Alastair Crooke, 18 April 2026

Conflicts Forum
Apr 18, 2026
∙ Paid

We are entering upon a new stage to this war on Iran. It may not be what many expect (especially in financial markets). Yesterday Trump said inter alia that Hormuz was open and that Iran had agreed never to close Hormuz again; that Iran, with the help of the US, has removed, or is removing, all sea mines, and that US and Iran would work together to extract Iran’s highly enriched uranium (HEU). Trump wrote:

“We’re going to get ⁠it together. We’re going to go in with Iran, at a nice leisurely pace, and go down and start excavating with big machinery … We’ll bring it back to the United States very soon”.

The President said earlier on Friday that Iran had agreed to hand over Iran’s HEU stockpile.

None of these claims were true. Either Trump was confabulating (holding to fantasies, albeit believing them to be true); or he was manipulating markets. If the latter -- it was a success. Oil fell and markets soared. Reportedly, 20 minutes before the claim that the Strait of Hormuz was open and would never close again, a $760 million short on oil was placed … Someone ‘made a pile’.

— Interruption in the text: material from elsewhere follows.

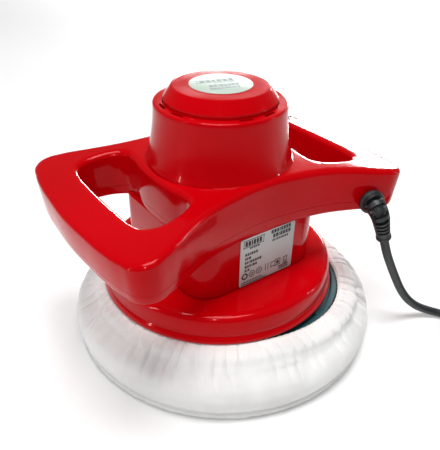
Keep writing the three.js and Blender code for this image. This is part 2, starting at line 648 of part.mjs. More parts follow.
// ---- mains cord: down to the floor, away to the side, and wound in a neat coil ----
const cordRoute = [
  [90.6, -94, 90.6], [95.4, -96.2, 76.4], [102, -98.4, 62], [109.4, -100.2, 48.2], [117, -103, 34],
  [126.5, -106.6, 20.8], [137.4, -111.2, 11], [148.4, -118, 5.4], [157, -127.4, 3.6],
  [161.7, -138.4, 3.6], [163.5, -150, 3.6],
];

const coil = new THREE.Group();
coil.position.set(CORD.coilX, CORD.coilY, 0);
polisher.add(coil);
const coilInner = CORD.turn - CORD.coilWide;
const coilOuter = CORD.turn + CORD.coilWide;
const coilRing = (spare) => turned([
  [coilInner, 2], [coilInner + 2, 0.1], [coilOuter + spare - 2, 0.1], [coilOuter + spare, 2],
  [coilOuter + spare, CORD.coilTop - 2], [coilOuter + spare - 2, CORD.coilTop],
  [coilInner + 2, CORD.coilTop], [coilInner, CORD.coilTop - 2],
]);
piece("cord_coil", coilRing(0), MATERIAL.rubber, coil);
// The tube ends where it runs into the outside of the coil.
piece("power_cord", cut(
  toSolid(tube(cordRoute, CORD.radius, { sides: 10, steps: 24 })),
  moved(coilRing(GAP), CORD.coilX, CORD.coilY),
), MATERIAL.rubber);
piece("cord_tail", tube([
  [14, -43.5, 18.4], [22, -37.6, 19.4], [27.8, -29.6, 20.8], [29.8, -23, 21.6], [30, -18.4, PLUG.axisZ],
], CORD.radius, { sides: 8, steps: 5 }), MATERIAL.rubber, coil);
function coilTie() {
  const wide = 2 * CORD.coilWide;
  const outer = moved(block(wide + 2.4, 9, CORD.coilTop + 1, 0.2), -CORD.turn, 0);
  const inner = moved(block(wide + 0.8, 12, CORD.coilTop + 0.2, 0), -CORD.turn, 0);
  return cut(toSolid(outer), inner).rotate([0, 0, -60]);
}
piece("coil_tie", coilTie(), MATERIAL.black, coil);

// The plug lies across the coil with its pins out over the edge.
const plug = new THREE.Group();
plug.position.set(30, 0, PLUG.axisZ);
coil.add(plug);
const plugTail = -18;
const plugFace = 38;
function plugBody() {
  const outline = new THREE.Shape();
  outline.moveTo(-PLUG.halfWide, plugFace);
  outline.lineTo(-PLUG.halfWide, plugFace - 20);
  outline.quadraticCurveTo(-PLUG.halfWide, 6, -6, 2);
  outline.lineTo(-4.6, plugTail);
  outline.lineTo(4.6, plugTail);
  outline.lineTo(6, 2);
  outline.quadraticCurveTo(PLUG.halfWide, 6, PLUG.halfWide, plugFace - 20);
  outline.lineTo(PLUG.halfWide, plugFace);
  const body = new THREE.ExtrudeGeometry(outline, {
    depth: 2 * PLUG.halfThick - 4, bevelThickness: 2, bevelSize: 1.6, bevelOffset: -1.6,
    bevelSegments: 1, curveSegments: 5,
  });
  return body.translate(0, 0, -PLUG.halfThick + 2);
}
piece("plug_body", plugBody(), MATERIAL.rubber, plug);
for (const [name, x] of [["plug_pin_left", -PLUG.pinGap], ["plug_pin_right", PLUG.pinGap]]) {
  const pin = turned([[0, 0], [PLUG.pin, 0], [PLUG.pin, 17.5], [1, 19], [0, 19]], 12);
  piece(name, moved(pin.rotateX(-Math.PI / 2), x, plugFace + GAP), MATERIAL.brass, plug);
}

export default polisher;
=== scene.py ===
import math

import bpy
from mathutils import Matrix, Quaternion, Vector, noise


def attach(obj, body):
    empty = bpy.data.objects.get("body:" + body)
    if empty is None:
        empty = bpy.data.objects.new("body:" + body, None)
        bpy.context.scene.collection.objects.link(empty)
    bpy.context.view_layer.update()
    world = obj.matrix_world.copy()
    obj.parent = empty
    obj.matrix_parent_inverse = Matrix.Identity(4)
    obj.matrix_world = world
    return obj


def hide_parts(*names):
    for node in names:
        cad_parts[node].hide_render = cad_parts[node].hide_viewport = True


# Orbital polisher: two loop handles on a motor tower, a round skirt, a foam pad in a cotton bonnet.
# Sizes in the dictionaries are millimetres; everything that is made is in metres.
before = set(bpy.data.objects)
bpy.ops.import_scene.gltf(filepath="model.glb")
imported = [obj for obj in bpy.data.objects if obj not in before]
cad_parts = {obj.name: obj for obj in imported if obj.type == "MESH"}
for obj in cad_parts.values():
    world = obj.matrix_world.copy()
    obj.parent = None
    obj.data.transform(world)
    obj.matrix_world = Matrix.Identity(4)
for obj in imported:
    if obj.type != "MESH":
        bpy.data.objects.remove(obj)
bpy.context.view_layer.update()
scene = bpy.context.scene
mm = 0.001


# the camera stands in front of the left handle
cameraSetup = {
    "azimuth": -36.0, "elevation": 32.34, "distance": 0.4336, "lookAt": (0, 0, 0.0855),
    "lens": 42.5, "roll": 1.13, "shift": 0.0042,
}


def placeCamera(setup):
    azimuth = math.radians(setup["azimuth"])
    elevation = math.radians(setup["elevation"])
    roll = math.radians(setup["roll"])
    level = Vector((math.cos(azimuth), math.sin(azimuth), 0))
    away = Vector((math.sin(azimuth), -math.cos(azimuth), 0))
    back = away * math.cos(elevation) + Vector((0, 0, math.sin(elevation)))
    upright = back.cross(level)
    right = level * math.cos(roll) + upright * math.sin(roll)
    up = upright * math.cos(roll) - level * math.sin(roll)
    spot = Vector(setup["lookAt"]) + back * setup["distance"]
    bpy.ops.object.camera_add(location=spot)
    camera = bpy.context.object
    camera.matrix_world = Matrix.Translation(spot) @ Matrix((right, up, back)).transposed().to_4x4()
    camera.data.lens = setup["lens"]
    camera.data.sensor_width = 36
    camera.data.shift_x = setup["shift"]
    camera.data.clip_start = 0.01
    scene.camera = camera


placeCamera(cameraSetup)
print("camera placed")


# tools for shaping pieces
def clearSelection():
    if bpy.context.mode != "OBJECT":
        bpy.ops.object.mode_set(mode="OBJECT")
    bpy.ops.object.select_all(action="DESELECT")


def pick(piece):
    clearSelection()
    piece.select_set(True)
    bpy.context.view_layer.objects.active = piece
    return piece


def openForEdit(piece):
    pick(piece)
    bpy.ops.object.mode_set(mode="EDIT")
    bpy.ops.mesh.select_mode(type="FACE")
    bpy.ops.mesh.select_all(action="SELECT")


def shut():
    bpy.ops.object.mode_set(mode="OBJECT")


def name(piece, title):
    piece.name = title
    piece.data.name = title
    return piece


def tidyMesh(piece, gap=2e-5):
    openForEdit(piece)
    bpy.ops.mesh.remove_doubles(threshold=gap)
    bpy.ops.mesh.normals_make_consistent(inside=False)
    shut()


def settlePlace(piece):
    pick(piece)
    bpy.ops.object.transform_apply(location=True, rotation=True, scale=True)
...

All this turbulence created much confusion. Trump also said a new round of talks and an likely agreement with Iran would happen very soon — even during this weekend. The likelihood of talks is false. Iran’s Tasnim News Agency reports that “the American side has been informed via the Pakistani mediator that we [Iran] do not agree to a second round [of talks]”.

From the beginning of the mooted Pakistani-mediated ceasefire, Iran was supposed to allow the daily passage of a limited number of ships. However, this was always subject to Iranian conditions for transit passage.

The net result of Trump’s manipulations has been to make Iran re-assert its existing conditions on Hormuz, on its stocks of HEU, and on its ‘right to enrich’ in tighter, less flexible definition.

The Islamabad talks had already showed Iran that its 10-point framework — initially affirmed by Trump to form a “workable basis” for beginning of direct negotiations with Iran — was no such thing. The Iranian framework was brushed aside towards the end of the day, as the US pivoted to its key touchstones for its intended victory roll: Iran abandoning uranium enrichment in perpetuity; relinquishing to the US its stock of 430kg of 60% enriched uranium, and the opening of Hormuz — free of tolls.

In short, the US position was simply a continuation of Israel’s long-established demands. The added experience of Friday’s US deceit will only have served to confirm Iran’s conviction to be continually on their guard and to view the contrived confusion as a possible US diversion from planned military escalation.